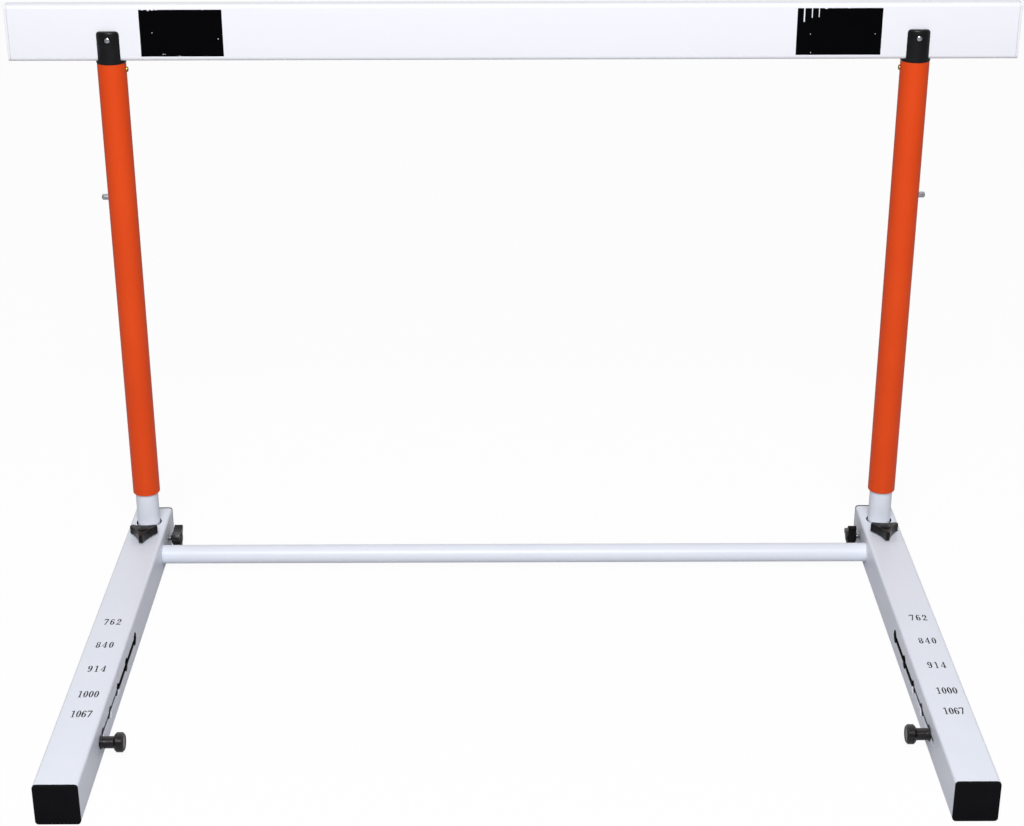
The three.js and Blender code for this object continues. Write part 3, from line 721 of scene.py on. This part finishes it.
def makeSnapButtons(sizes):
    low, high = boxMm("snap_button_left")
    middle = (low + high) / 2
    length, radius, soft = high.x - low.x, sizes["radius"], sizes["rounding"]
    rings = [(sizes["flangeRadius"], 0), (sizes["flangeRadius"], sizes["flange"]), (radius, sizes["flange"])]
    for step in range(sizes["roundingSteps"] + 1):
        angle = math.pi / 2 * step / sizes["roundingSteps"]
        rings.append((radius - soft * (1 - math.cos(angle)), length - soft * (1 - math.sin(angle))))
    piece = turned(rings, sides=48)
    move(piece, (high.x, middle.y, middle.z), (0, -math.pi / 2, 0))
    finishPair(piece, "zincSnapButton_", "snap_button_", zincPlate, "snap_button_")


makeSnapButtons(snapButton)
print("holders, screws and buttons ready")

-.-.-

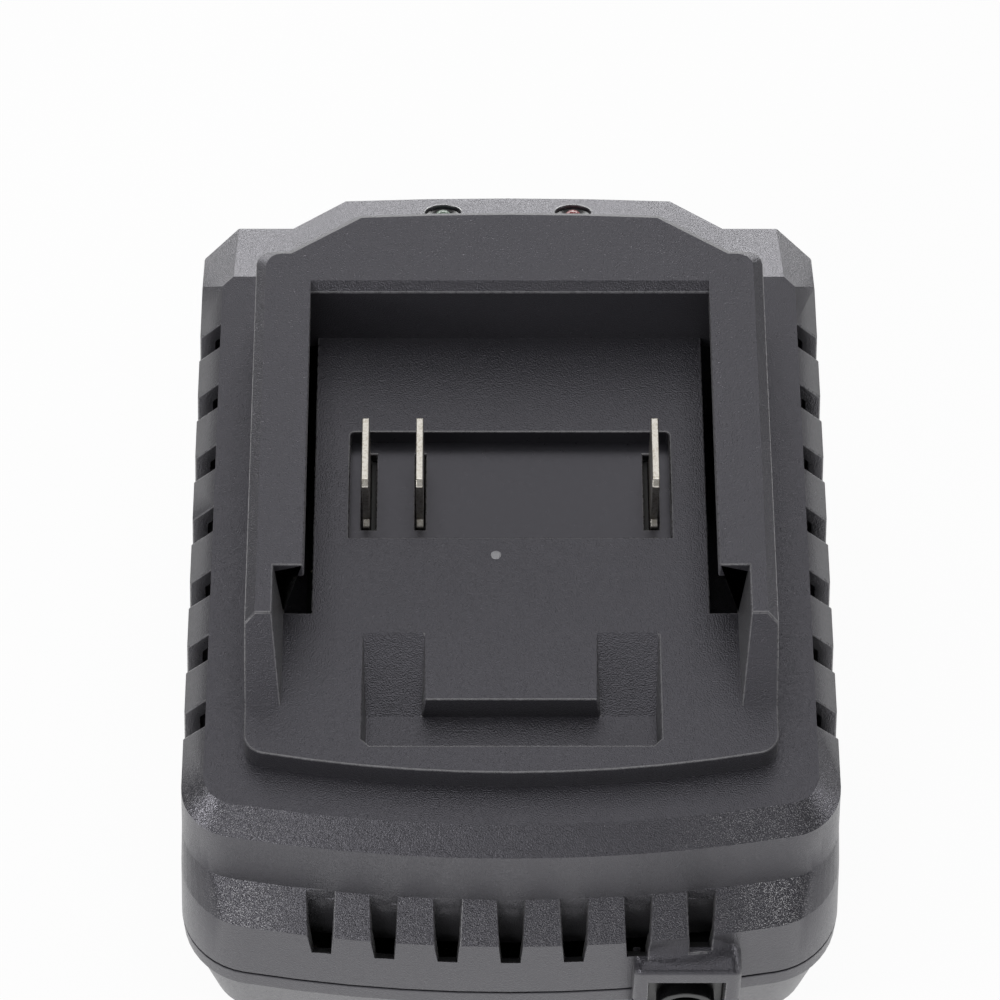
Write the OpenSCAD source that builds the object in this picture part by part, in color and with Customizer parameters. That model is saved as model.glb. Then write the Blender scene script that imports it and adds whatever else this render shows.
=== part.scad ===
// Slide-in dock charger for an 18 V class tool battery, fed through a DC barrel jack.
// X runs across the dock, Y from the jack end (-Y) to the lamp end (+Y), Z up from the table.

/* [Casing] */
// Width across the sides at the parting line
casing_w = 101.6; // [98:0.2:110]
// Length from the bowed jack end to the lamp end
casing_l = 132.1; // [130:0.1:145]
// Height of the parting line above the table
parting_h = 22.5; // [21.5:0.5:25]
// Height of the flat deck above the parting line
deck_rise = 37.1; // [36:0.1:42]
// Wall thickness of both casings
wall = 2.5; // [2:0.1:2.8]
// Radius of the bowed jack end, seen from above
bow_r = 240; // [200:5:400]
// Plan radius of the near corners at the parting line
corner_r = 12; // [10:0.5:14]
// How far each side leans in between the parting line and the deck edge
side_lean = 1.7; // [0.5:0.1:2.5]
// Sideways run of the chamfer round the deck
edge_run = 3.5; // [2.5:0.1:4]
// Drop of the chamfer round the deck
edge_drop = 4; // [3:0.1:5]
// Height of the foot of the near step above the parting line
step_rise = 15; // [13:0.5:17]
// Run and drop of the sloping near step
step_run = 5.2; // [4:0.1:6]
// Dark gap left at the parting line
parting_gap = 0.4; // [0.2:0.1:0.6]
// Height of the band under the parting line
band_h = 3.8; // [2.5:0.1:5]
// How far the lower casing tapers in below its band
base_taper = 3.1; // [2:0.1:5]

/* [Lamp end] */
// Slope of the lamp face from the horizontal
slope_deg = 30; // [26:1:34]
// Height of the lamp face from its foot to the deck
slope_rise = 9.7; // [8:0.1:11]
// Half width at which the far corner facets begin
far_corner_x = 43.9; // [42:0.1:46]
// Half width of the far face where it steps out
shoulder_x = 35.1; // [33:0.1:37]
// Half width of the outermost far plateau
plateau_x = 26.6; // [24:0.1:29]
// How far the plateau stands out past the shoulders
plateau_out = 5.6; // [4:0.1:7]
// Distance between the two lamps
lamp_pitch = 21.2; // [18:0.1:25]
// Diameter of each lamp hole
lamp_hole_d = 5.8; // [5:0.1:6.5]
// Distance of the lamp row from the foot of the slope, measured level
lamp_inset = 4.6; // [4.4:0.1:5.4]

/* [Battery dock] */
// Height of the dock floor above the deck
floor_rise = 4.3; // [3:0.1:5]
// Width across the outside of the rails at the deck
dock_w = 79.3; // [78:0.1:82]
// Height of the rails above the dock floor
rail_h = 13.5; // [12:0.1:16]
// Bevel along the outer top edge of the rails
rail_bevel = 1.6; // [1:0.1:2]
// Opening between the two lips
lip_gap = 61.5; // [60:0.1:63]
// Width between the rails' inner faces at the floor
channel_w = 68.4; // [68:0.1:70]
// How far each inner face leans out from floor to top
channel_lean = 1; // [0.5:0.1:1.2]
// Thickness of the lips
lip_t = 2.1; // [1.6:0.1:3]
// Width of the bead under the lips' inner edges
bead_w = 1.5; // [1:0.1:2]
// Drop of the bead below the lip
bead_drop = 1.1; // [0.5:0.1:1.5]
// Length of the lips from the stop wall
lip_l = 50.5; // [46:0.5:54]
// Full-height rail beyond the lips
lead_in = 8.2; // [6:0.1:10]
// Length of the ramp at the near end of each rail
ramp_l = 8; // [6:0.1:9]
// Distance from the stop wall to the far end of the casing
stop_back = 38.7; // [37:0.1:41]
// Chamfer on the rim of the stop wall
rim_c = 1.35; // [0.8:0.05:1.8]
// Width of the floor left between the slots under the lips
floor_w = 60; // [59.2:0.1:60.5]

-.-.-

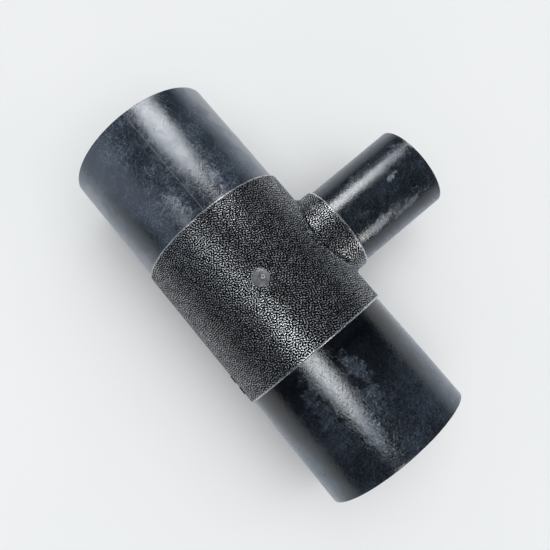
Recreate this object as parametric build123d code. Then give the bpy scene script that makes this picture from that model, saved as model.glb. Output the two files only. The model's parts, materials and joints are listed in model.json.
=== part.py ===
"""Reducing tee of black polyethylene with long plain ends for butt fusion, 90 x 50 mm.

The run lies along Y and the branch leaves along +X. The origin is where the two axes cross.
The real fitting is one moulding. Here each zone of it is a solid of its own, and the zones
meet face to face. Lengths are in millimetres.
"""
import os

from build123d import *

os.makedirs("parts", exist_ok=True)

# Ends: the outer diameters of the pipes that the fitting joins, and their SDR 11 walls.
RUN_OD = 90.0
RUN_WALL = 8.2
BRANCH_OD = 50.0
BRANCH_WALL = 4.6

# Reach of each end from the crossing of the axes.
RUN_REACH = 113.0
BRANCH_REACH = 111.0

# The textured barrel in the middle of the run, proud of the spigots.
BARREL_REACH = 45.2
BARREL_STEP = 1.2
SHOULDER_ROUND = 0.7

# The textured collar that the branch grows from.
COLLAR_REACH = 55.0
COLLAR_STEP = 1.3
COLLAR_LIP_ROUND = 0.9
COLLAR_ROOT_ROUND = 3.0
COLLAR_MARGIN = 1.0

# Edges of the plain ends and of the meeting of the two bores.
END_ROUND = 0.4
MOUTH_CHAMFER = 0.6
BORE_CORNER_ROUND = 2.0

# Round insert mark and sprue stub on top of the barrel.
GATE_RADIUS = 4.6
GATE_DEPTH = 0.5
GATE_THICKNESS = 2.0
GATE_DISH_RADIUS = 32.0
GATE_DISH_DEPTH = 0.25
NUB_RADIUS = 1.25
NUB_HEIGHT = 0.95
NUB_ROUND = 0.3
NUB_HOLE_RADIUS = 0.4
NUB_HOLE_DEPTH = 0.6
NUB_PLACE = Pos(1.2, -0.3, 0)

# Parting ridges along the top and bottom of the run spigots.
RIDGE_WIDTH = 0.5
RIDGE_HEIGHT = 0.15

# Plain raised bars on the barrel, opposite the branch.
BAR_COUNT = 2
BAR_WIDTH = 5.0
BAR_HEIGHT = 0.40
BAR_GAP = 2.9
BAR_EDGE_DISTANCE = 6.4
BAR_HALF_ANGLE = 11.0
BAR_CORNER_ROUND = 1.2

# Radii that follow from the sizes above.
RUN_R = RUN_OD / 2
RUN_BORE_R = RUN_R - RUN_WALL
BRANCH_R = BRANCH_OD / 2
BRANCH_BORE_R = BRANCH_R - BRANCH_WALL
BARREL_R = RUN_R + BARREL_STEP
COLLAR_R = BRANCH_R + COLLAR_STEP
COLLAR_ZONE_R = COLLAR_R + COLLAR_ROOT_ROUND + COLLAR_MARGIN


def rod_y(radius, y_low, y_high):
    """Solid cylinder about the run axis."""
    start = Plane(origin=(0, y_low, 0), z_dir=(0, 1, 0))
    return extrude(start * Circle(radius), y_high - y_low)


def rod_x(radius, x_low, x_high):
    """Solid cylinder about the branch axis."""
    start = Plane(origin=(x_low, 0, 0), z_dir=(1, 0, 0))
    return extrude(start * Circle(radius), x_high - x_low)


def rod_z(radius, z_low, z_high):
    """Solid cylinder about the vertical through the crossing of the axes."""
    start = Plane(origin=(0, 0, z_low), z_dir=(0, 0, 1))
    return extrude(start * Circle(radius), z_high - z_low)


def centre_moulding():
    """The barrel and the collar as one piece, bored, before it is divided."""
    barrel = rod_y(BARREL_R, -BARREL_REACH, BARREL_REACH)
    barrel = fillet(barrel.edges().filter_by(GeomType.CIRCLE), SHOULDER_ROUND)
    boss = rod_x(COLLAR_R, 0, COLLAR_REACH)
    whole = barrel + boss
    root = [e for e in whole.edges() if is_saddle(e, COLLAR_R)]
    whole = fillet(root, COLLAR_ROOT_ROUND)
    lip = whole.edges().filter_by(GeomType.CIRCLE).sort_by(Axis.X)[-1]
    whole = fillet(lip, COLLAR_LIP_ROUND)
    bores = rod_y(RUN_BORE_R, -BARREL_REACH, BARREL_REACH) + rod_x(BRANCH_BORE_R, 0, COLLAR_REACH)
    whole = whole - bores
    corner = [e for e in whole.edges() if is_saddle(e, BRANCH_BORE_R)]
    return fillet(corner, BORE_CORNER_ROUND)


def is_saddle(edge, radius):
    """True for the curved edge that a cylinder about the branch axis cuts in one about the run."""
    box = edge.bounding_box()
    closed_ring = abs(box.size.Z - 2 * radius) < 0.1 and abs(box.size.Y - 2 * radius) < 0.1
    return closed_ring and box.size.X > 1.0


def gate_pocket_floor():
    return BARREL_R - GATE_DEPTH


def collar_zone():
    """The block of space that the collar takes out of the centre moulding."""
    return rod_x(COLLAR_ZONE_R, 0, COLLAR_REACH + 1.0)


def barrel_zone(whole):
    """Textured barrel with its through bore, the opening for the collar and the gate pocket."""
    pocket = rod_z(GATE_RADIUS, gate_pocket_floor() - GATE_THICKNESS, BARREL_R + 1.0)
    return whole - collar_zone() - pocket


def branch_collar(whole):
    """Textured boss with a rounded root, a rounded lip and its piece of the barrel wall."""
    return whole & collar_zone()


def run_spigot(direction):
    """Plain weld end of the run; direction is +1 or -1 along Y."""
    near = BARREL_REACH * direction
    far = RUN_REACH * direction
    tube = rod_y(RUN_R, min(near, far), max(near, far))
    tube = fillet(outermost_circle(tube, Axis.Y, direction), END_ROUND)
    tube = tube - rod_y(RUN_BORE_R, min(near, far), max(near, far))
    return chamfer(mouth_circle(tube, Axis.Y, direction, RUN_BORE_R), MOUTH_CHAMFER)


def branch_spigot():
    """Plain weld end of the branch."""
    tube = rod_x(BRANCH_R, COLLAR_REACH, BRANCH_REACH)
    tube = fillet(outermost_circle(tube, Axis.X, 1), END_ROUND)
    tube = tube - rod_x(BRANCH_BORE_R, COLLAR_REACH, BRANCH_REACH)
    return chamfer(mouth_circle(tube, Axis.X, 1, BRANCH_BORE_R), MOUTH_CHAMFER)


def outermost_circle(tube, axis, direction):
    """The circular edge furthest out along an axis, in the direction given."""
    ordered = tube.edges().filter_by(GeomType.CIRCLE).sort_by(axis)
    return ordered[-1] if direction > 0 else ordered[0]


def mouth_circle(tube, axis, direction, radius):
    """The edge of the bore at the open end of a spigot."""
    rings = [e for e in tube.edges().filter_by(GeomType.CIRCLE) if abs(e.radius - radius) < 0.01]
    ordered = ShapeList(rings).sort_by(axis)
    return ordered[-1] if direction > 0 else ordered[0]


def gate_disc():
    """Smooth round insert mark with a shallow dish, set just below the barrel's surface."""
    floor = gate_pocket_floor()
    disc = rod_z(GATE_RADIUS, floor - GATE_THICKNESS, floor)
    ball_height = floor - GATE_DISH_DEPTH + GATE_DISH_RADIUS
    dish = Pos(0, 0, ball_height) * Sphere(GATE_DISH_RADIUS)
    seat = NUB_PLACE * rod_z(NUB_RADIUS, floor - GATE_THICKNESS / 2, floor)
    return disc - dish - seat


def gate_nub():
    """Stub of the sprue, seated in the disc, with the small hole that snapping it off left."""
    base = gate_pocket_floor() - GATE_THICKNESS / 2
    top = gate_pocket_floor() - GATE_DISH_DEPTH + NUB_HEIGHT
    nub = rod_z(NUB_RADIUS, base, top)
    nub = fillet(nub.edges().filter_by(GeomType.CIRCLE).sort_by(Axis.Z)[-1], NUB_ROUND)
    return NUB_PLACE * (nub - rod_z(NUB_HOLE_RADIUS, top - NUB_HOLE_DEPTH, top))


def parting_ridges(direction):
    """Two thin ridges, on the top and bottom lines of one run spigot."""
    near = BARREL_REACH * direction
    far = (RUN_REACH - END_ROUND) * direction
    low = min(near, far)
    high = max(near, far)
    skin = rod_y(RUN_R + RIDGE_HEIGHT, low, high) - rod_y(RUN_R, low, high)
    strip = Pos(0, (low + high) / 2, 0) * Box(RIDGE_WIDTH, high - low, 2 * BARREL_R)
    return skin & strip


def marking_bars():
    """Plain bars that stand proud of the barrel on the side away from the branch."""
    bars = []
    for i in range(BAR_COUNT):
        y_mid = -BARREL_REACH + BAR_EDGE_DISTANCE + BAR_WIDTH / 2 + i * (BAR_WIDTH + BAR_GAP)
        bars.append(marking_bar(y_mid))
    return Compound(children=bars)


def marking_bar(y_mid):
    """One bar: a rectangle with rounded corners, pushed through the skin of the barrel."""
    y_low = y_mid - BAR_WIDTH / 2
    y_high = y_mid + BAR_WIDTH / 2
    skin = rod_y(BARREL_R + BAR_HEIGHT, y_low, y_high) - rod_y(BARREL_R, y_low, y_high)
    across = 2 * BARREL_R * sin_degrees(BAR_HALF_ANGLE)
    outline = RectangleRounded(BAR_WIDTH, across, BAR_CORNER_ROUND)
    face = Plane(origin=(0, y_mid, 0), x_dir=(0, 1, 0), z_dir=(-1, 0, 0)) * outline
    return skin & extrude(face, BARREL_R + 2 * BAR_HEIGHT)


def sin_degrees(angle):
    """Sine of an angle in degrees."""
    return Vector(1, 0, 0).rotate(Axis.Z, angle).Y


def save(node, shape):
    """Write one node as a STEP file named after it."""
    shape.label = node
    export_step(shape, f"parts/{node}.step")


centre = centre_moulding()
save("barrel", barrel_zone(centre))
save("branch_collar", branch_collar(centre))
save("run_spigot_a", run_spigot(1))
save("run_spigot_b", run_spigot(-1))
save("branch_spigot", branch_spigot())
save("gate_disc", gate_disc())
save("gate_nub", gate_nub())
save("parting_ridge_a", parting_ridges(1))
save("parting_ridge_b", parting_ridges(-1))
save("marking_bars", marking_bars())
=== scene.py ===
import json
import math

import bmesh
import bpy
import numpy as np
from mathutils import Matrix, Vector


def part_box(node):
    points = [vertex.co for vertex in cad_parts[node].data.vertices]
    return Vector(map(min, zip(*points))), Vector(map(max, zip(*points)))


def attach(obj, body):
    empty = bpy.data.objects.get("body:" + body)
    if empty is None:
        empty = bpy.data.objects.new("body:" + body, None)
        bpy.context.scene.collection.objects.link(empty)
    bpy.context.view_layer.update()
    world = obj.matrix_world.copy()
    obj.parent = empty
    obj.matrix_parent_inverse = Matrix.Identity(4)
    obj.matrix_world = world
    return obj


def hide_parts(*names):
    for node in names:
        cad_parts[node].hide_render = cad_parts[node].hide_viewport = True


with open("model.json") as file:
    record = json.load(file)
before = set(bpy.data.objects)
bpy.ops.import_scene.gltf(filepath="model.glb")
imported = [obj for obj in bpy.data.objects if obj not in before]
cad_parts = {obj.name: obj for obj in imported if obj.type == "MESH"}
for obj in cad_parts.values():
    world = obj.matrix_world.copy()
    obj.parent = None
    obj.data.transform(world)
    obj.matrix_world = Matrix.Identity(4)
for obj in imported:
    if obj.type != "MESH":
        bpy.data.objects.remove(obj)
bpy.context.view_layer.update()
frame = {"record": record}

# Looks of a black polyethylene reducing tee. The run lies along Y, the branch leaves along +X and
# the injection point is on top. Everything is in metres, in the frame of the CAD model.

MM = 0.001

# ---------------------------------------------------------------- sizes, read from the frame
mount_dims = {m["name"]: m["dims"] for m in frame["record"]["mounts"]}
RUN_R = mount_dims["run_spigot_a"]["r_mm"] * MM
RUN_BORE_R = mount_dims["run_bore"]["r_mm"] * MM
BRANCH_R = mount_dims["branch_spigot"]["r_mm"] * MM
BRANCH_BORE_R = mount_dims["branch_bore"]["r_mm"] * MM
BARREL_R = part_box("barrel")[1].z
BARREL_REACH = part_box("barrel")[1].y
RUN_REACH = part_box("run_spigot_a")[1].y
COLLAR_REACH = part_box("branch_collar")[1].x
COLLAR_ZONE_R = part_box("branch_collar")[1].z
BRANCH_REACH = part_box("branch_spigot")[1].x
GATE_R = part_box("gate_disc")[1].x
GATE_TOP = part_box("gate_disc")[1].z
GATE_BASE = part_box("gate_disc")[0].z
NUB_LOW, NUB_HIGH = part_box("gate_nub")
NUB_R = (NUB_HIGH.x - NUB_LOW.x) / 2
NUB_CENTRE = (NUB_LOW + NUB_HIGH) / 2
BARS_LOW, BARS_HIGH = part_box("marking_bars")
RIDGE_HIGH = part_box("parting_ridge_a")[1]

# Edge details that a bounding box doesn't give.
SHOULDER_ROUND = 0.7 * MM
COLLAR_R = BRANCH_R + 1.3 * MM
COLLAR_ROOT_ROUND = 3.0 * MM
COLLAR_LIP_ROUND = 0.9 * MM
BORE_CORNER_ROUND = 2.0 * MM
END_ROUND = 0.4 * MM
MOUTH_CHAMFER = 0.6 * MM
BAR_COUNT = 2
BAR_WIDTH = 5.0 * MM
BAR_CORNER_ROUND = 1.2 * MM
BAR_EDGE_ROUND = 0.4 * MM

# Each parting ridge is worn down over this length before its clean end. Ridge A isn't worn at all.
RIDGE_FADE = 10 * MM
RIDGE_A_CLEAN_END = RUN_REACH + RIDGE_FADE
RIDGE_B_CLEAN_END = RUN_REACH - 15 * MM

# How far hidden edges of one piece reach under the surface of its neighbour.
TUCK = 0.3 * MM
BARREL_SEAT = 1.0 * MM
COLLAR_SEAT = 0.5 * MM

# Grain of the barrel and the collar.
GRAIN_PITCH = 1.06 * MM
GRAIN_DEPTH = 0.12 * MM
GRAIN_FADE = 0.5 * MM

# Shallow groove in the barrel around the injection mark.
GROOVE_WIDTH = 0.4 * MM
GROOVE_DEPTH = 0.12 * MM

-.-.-

What you need to do:
Nothing beyond the required lines should be retyped: start with the line that contains "Write the OpenSCAD" and finish with the line that contains "from the table.".

Response to the task:
Write the OpenSCAD source that builds the object in this picture part by part, in color and with Customizer parameters. That model is saved as model.glb. Then write the Blender scene script that imports it and adds whatever else this render shows.
=== part.scad ===
// Slide-in dock charger for an 18 V class tool battery, fed through a DC barrel jack.
// X runs across the dock, Y from the jack end (-Y) to the lamp end (+Y), Z up from the table.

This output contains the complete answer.